Published prison narratives, initially Northern and later Southern became embittered diatribes focused on the enemy's avowed purpose of designing prisons to kill as many of the unfortunate captives as possible. These played a key role in the aforementioned "blame game" and until the old veterans began dying off in large numbers, had a strong influence on Northern and Southern memories of the war.
As time passed with the election of Rutherford B. Hayes and the end of Reconstruction, the Spanish American War and America's participation in the World Wars, passions began to cool and Americans, North and South focused less on pointing the finger at the opposition and began to embrace the idea that the heroic deeds of Billy Yank and Johnny Reb were worthy of note by all Americans.

4 of 5 people found the following review helpful.

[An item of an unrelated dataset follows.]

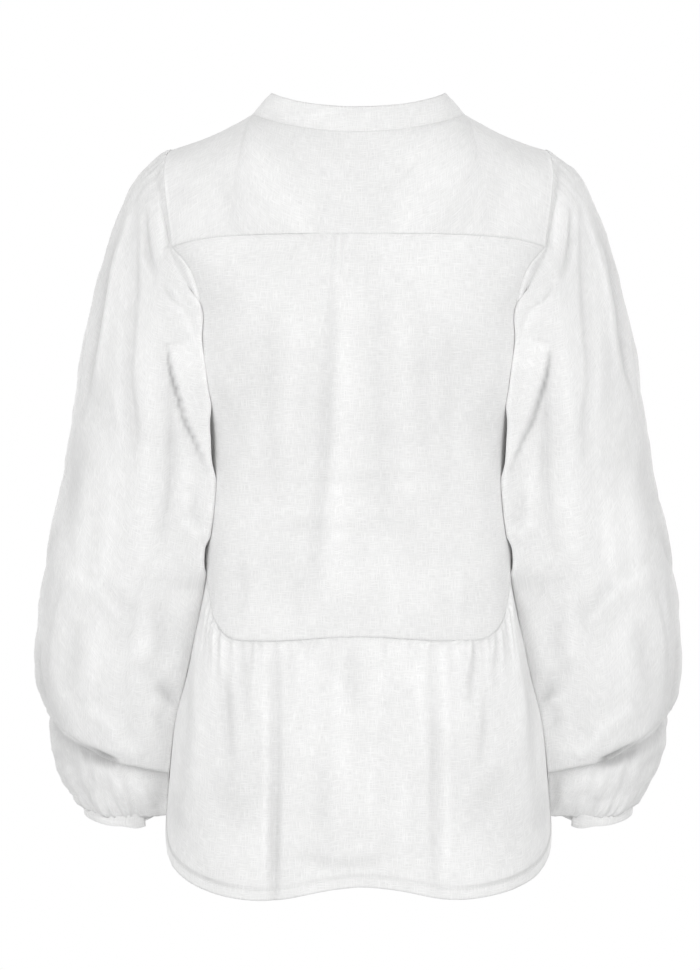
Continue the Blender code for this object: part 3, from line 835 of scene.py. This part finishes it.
STITCH_PITCH, STITCH_LENGTH, STITCH_HALF_WIDTH = 3.1, 2.3, 0.24
STITCH_SECTION = (-1.0, 0.0), (0.0, 0.26), (1.0, 0.0), (0.0, -0.2)  # half widths aside, mm up
STITCH = (
    # lengths along, half widths aside, mm up: its start, two sections of it, and its end
    (-0.5, 0.0, -0.25),
    *[(along_it, aside, up) for along_it in (-0.3, 0.3) for aside, up in STITCH_SECTION],
    (0.5, 0.0, -0.25),
)


def sew_line(line, facing):
    """Stitches along a line of points, each a short thread that dips into the cloth at its ends."""
    run = np.concatenate([[0.0], np.cumsum(np.linalg.norm(np.diff(line, axis=0), axis=1))])
    at = np.arange(STITCH_PITCH / 2, run[-1] - STITCH_PITCH / 2, STITCH_PITCH)

    def read(values, where):
        return np.stack([np.interp(where, run, values[:, i]) for i in range(3)], axis=-1)

    middle, up = read(line, at), read(facing, at)
    ahead = read(line, at + STITCH_LENGTH / 2) - read(line, at - STITCH_LENGTH / 2)
    ahead /= np.linalg.norm(ahead, axis=-1, keepdims=True)
    up -= ahead * np.sum(up * ahead, axis=-1, keepdims=True)
    up /= np.linalg.norm(up, axis=-1, keepdims=True)
    aside = np.cross(ahead, up)
    for s, a, h in STITCH:
        stitches.append(middle + ahead * s * STITCH_LENGTH + aside * (a * STITCH_HALF_WIDTH) + up * h)


def stitch_mesh(material):
    """All the sewing on the blouse as one piece."""
    per = len(STITCH)
    blocks = [np.stack(stitches[i:i + per], axis=1) for i in range(0, len(stitches), per)]
    vertices = np.concatenate(blocks).reshape(-1, 3) * MM
    faces = []
    for start in range(0, len(vertices), per):
        for i in range(4):
            a, b = start + 1 + i, start + 1 + (i + 1) % 4
            faces += [(start, b, a), (a, b, b + 4, a + 4), (a + 4, b + 4, start + per - 1)]
    mesh = bpy.data.meshes.new("stitches")
    mesh.from_pydata(vertices, [], faces)
    mesh.uv_layers.new(name="cloth")
    mesh.shade_smooth()
    return add("stitches", mesh, material)


# -------------------- linen


SHINE = {"Roughness": 0.92, "Specular IOR Level": 0.25, "Sheen Weight": 0.12, "Sheen Roughness": 0.6}
YARN = {"Scale": 1.0, "Detail": 2.0, "Roughness": 0.6}
THREADS = {"Scale": 0.42, "Distortion": 1.2, "Detail": 1.0, "Detail Scale": 0.5}
SLUB_LENGTH, SLUB_WIDTH = 0.09, 1.3    # how fast a slub changes along its yarn and across, per mm
CLOUD_SIZE = 0.012                     # how fast the cloth's broad cloudiness changes, per mm
WEAVE_SHARE = 0.35                     # how much the plain weave stands out beside the slubs
SLUB_TONE, CLOUD_TONE = 0.75, 0.25     # their shares of the tone
BUMP = {"Strength": 0.7, "Distance": 0.35 * MM}
TONES = (0.40, 0.87), (0.68, 1.065)    # places on the scale of slubs and clouds, and the tone there
# painted shade and highlight: from a deep fold, or a place painted darker, to a high one or one painted
# lighter, in mm of relief
PAINTED_FOLD_SHADE = {"From Min": -8.0, "From Max": 8.0, "To Min": 0.79, "To Max": 1.123}


def linen(name, tone, translucence):
    """Undyed white linen: plain weave with slubs both ways, dull, and a little light through it."""
    material = bpy.data.materials.new(name)
    material.use_nodes = True
    nodes, links = material.node_tree.nodes, material.node_tree.links

    def feed(taker, values):
        """Gives each named input of a node its value, or links it to an output."""
        for key, value in values.items():
            if isinstance(value, bpy.types.NodeSocket):
                links.new(value, taker.inputs[key])
            else:
                taker.inputs[key].default_value = value

    def node(kind, output, values, **settings):
        """Makes a node and gives back one of its outputs."""
        maker = nodes.new("ShaderNode" + kind)
        for key, value in settings.items():
            setattr(maker, key, value)
        feed(maker, values)
        return maker.outputs[output]

    place = node("UVMap", "UV", {}, uv_map="cloth")

    def stretched(kind, scale_x, scale_y, values, **settings):
        scaled = {"Vector": place, "Scale": (scale_x / MM, scale_y / MM, 1.0)}
        return node(kind, "Fac", {"Vector": node("Mapping", "Vector", scaled), **values}, **settings)

    def combine(operation, a, b):
        return node("Math", "Value", {0: a, 1: b}, operation=operation)

    weft = stretched("TexNoise", SLUB_LENGTH, SLUB_WIDTH, YARN)
    warp = stretched("TexNoise", SLUB_WIDTH, SLUB_LENGTH, YARN)
    across, along_it = (stretched("TexWave", 1.0, 1.0, THREADS, bands_direction=way) for way in "XY")
    weave = combine("MULTIPLY", combine("MAXIMUM", across, along_it), WEAVE_SHARE)
    slubs = combine("MAXIMUM", weft, warp)
    normal = node("Bump", "Normal", {"Height": combine("ADD", weave, slubs), **BUMP})

    cloudy = stretched("TexNoise", CLOUD_SIZE, CLOUD_SIZE, YARN)
    mixed = combine("ADD", combine("MULTIPLY", slubs, SLUB_TONE), combine("MULTIPLY", cloudy, CLOUD_TONE))
    ramp = nodes.new("ShaderNodeValToRGB")
    for element, (where, share) in zip(ramp.color_ramp.elements, TONES):
        element.position = where
        element.color = [min(part * share, 1.0) for part in tone] + [1.0]
    feed(ramp, {"Fac": mixed})
    # painted shade and highlight: the base colour is darkened in folds and lightened on ridges, seams and
    # contact lines by this per-point value
    painted_shade_attribute = node("Attribute", "Fac", {}, attribute_name="relief_and_painted_shade")
    shade = node("MapRange", "Result", {"Value": painted_shade_attribute, **PAINTED_FOLD_SHADE})
    colour = node("VectorMath", "Vector", {0: ramp.outputs["Color"], "Scale": shade}, operation="SCALE")
    feed(nodes["Principled BSDF"], {"Base Color": colour, "Normal": normal, **SHINE})

    if translucence:
        through = node("BsdfTranslucent", "BSDF", {"Color": colour, "Normal": normal})
        both = {"Fac": translucence, 1: nodes["Principled BSDF"].outputs["BSDF"], 2: through}
        feed(nodes["Material Output"], {"Surface": node("MixShader", "Shader", both)})
    return material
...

Illuminating Study of Civil War prisons
By colinwoodward
Ben Cloyd's well-written and argued book examines the role Civil War prisons, especially the atrocities at Andersonville, have played in our collective memories of the conflict. Since the book is relatively brief, it does not attempt to analyze all aspects of Civil War prisons. Mostly, Cloyd focuses on the ongoing debate about how Americans have tried to construct a "usable history" from Andersonville prison, which represented one of the most horrific episodes of the war. The book shows how African Americans living near the Georgia site had a very different take on the meaning of the war and emancipation. In contrast, southern whites of the late nineteenth century were constructing a Lost Cause myth that had to explain away the shocking loss of life at the prison. Cloyds' impressive first book adds to the literature on Civil War memory and reconciliation, especially the understudied area of Confederate prisons.

1 of 1 people found the following review helpful.
Informative
By pepzione
I bought the book hoping to read more about individuals and their stories. This book is informative about the actual conditions of the various prisons but it was not what I was looking for.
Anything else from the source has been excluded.